- Brief -
Your task is to give the data again, exactly, with every line intact.
[Begin]
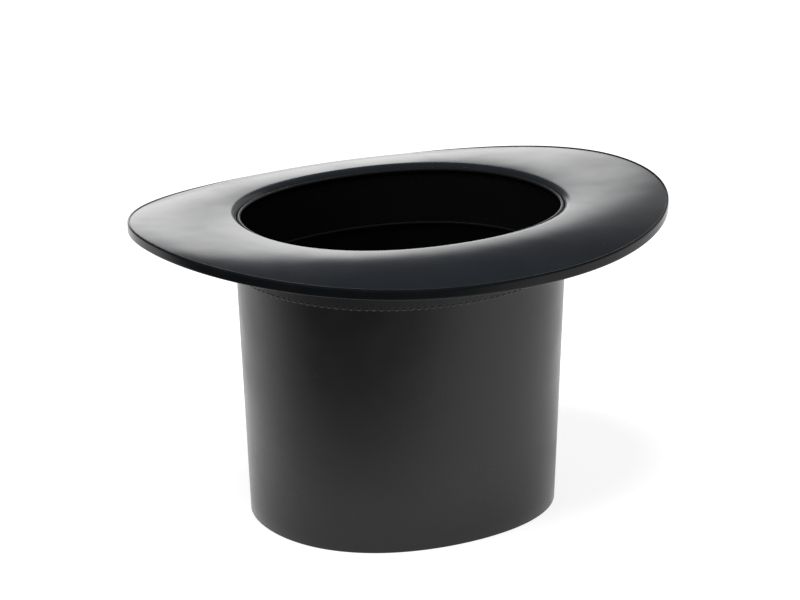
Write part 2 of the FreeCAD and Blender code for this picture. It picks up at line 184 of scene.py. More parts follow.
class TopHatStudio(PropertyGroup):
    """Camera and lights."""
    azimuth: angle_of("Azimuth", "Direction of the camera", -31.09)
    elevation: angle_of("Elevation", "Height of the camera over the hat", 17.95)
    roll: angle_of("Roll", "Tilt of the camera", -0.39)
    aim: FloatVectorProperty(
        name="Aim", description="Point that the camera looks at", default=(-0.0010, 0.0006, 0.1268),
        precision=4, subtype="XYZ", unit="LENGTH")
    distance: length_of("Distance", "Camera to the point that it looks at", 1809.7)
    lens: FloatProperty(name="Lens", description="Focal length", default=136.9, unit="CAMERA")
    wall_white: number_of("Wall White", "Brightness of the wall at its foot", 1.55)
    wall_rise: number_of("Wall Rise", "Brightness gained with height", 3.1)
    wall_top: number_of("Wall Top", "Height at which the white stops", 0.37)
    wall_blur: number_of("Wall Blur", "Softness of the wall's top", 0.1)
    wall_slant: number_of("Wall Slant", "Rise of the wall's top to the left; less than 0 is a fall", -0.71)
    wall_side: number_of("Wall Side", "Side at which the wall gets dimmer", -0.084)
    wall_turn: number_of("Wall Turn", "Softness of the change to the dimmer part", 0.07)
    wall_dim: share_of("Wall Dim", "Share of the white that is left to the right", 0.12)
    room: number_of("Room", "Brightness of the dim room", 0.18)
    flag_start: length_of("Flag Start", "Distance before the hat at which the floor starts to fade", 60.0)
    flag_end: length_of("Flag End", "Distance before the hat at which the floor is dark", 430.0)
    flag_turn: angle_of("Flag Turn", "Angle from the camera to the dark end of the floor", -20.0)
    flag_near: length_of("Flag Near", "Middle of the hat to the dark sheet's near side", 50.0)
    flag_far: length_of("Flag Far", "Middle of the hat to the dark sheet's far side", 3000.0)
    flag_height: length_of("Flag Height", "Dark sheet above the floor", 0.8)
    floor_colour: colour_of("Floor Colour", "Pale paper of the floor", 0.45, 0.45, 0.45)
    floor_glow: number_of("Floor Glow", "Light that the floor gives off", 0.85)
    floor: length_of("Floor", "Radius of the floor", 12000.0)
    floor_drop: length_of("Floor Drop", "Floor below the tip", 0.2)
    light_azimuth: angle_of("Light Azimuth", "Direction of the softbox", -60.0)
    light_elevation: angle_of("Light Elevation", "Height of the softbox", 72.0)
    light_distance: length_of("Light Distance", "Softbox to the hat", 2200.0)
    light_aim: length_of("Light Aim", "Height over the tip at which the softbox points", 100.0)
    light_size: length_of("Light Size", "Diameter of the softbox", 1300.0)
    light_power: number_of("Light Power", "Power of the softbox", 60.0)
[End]
- Right answer -
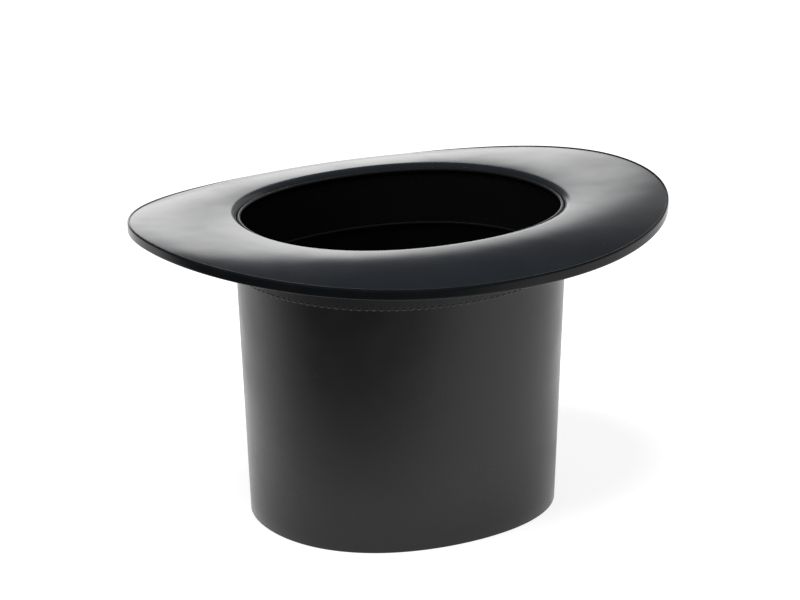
Write part 2 of the FreeCAD and Blender code for this picture. It picks up at line 184 of scene.py. More parts follow.
class TopHatStudio(PropertyGroup):
    """Camera and lights."""
    azimuth: angle_of("Azimuth", "Direction of the camera", -31.09)
    elevation: angle_of("Elevation", "Height of the camera over the hat", 17.95)
    roll: angle_of("Roll", "Tilt of the camera", -0.39)
    aim: FloatVectorProperty(
        name="Aim", description="Point that the camera looks at", default=(-0.0010, 0.0006, 0.1268),
        precision=4, subtype="XYZ", unit="LENGTH")
    distance: length_of("Distance", "Camera to the point that it looks at", 1809.7)
    lens: FloatProperty(name="Lens", description="Focal length", default=136.9, unit="CAMERA")
    wall_white: number_of("Wall White", "Brightness of the wall at its foot", 1.55)
    wall_rise: number_of("Wall Rise", "Brightness gained with height", 3.1)
    wall_top: number_of("Wall Top", "Height at which the white stops", 0.37)
    wall_blur: number_of("Wall Blur", "Softness of the wall's top", 0.1)
    wall_slant: number_of("Wall Slant", "Rise of the wall's top to the left; less than 0 is a fall", -0.71)
    wall_side: number_of("Wall Side", "Side at which the wall gets dimmer", -0.084)
    wall_turn: number_of("Wall Turn", "Softness of the change to the dimmer part", 0.07)
    wall_dim: share_of("Wall Dim", "Share of the white that is left to the right", 0.12)
    room: number_of("Room", "Brightness of the dim room", 0.18)
    flag_start: length_of("Flag Start", "Distance before the hat at which the floor starts to fade", 60.0)
    flag_end: length_of("Flag End", "Distance before the hat at which the floor is dark", 430.0)
    flag_turn: angle_of("Flag Turn", "Angle from the camera to the dark end of the floor", -20.0)
    flag_near: length_of("Flag Near", "Middle of the hat to the dark sheet's near side", 50.0)
    flag_far: length_of("Flag Far", "Middle of the hat to the dark sheet's far side", 3000.0)
    flag_height: length_of("Flag Height", "Dark sheet above the floor", 0.8)
    floor_colour: colour_of("Floor Colour", "Pale paper of the floor", 0.45, 0.45, 0.45)
    floor_glow: number_of("Floor Glow", "Light that the floor gives off", 0.85)
    floor: length_of("Floor", "Radius of the floor", 12000.0)
    floor_drop: length_of("Floor Drop", "Floor below the tip", 0.2)
    light_azimuth: angle_of("Light Azimuth", "Direction of the softbox", -60.0)
    light_elevation: angle_of("Light Elevation", "Height of the softbox", 72.0)
    light_distance: length_of("Light Distance", "Softbox to the hat", 2200.0)
    light_aim: length_of("Light Aim", "Height over the tip at which the softbox points", 100.0)
    light_size: length_of("Light Size", "Diameter of the softbox", 1300.0)
    light_power: number_of("Light Power", "Power of the softbox", 60.0)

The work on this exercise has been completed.